Again, it is common knowledge that whoever is on admission in a hospital is under the care and charge of medics. The implication of this is that any reasonable visitor – and university students are supposed to be – should seek the permission of the medics before administering any procedures on in-patients. And this must include sex.

It is therefore safe to conclude as follows. That the girl in question, being an urban type is aware that the social media is a public space, that hospital precincts are also public spaces. She, being a reasonable person, will also be in the know that hospitals are dedicated places, are for specific procedures and not others. Pointedly, any reasonable person will know that hospitals are constructed for purposes other than as sex romp bunkers.

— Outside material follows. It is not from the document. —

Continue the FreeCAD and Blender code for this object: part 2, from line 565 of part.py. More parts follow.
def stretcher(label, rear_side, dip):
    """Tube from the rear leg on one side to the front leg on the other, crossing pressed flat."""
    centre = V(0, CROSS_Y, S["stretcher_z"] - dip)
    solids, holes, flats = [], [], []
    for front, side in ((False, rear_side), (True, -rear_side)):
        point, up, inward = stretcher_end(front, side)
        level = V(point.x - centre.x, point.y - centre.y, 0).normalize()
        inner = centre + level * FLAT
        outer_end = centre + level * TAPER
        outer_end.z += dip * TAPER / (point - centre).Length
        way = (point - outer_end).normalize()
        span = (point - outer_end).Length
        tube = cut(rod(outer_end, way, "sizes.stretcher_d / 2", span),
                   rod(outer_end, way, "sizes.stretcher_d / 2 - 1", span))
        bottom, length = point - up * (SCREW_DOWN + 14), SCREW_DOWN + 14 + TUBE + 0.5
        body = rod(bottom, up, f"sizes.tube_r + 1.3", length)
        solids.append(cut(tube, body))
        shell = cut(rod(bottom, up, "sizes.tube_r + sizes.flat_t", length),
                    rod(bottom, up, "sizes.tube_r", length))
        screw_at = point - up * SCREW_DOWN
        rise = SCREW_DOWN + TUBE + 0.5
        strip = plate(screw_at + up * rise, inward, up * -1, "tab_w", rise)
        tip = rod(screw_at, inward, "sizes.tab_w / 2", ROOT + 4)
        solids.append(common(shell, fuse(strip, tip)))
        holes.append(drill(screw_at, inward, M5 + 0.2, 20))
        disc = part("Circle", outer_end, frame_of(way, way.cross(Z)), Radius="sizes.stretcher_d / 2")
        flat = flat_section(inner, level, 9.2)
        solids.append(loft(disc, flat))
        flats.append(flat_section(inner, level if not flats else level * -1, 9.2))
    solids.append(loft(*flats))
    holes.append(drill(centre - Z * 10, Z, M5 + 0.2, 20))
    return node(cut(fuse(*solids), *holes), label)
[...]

What thus follows is the compelling conclusion that the lady in issue is fully aware of the nature of risks she was taking. And these risks include that she violated or abused the right of the in-patient sick to be cared only as per the regime approved by the medics. The point of this is important. This is because whoever is sufficiently sick to be an in-patient, may suffer medical emergencies from any unapproved procedures, including sexual titillations. In other words, she may have been about the business, wittingly or otherwise, of committing grievous bodily harm, including manslaughter, to a distressed in-patient etc.

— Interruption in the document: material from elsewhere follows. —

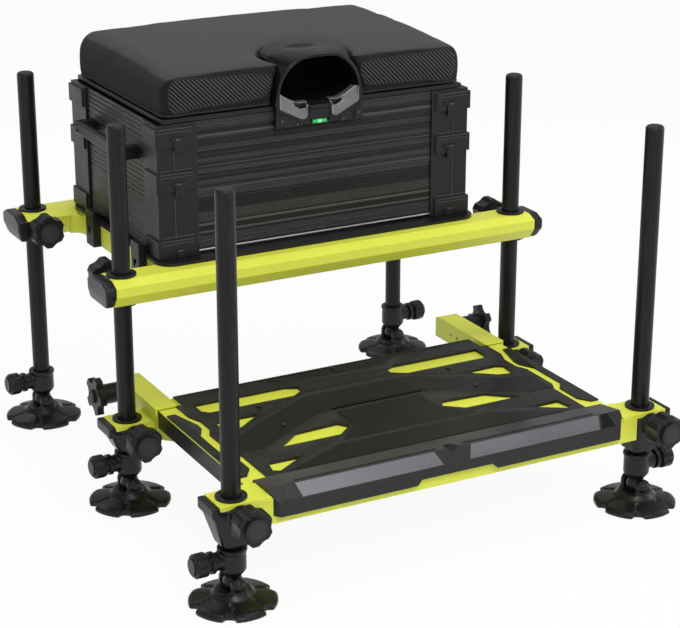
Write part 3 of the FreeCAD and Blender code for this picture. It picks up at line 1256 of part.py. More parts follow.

By the way, she can’t make a plea that the in-patient asked or pestered her for sex. An in-patient, especially one with mental issues, is not such as one to be deemed in control of his or her senses. What she did by accenting, assuming that was what happened, is to abuse the existential weakness of the sick for her own purpose. Let’s recall that sometimes in-patients plead with visitors to help them with a procedures not recommended by their medics. It is criminal to so do, no matter the pleas. Matters get even more criminal when the patient is a ‘’mental case.’’

Next, many are stating that she did not leak the tape. The point is that taken together it is reasonable to assume she is in the know and comfortable with the public nature of her acts and risks. So whether or not she had a hand in the release of the tapes is not in issue. Having done it in public – hospital, videoed it etc. the rest follows.

The only missing link would have been whether or not she is aware their act was being videoed. The question becomes neutered on the afore stated facts. It is that a reasonable urban person would assume that if he walked into any public institution, including a hospital, she could be under videoed watch. By the way, her sexual preferences also betrays her as a highly urban type, oral sex romps and all that jazz.

This is not an approval that the hospital should out the tape. The point is that she is aware she is acting unilaterally in public space and thus open to being filmed and thus later broadcast.

Pitiably, hers is that of a ‘’reality show’’ actor caught in the trap of change. She was exuberant in a digital reality age and has to live with the consequences of digitalism. The internet has made space very fungible – non-Newtonian if you liked. Today, what is public is expanded. It includes not just what the eyes see in the open, but also whatever privacies that can be curated via the social media. In fact your kitchen leveraged by digital media can ‘’go as public’’ as the biggest IPO in Wall Street.

Next time it is not enough to be on the right side of the law. Next time, it is also important to be on the right side of the change curve. Don’t dare think analogue while drawing digital breath.

Babcock University in our considered opinion, is in order to take whatever disciplinary actions that are approved by its bye laws, including expulsion. She is a tar on Babcock’s reputational equity. If she must seek the gains of the flesh it must not cost innocent third parties or institutions their reputation or honor. All else is in humor.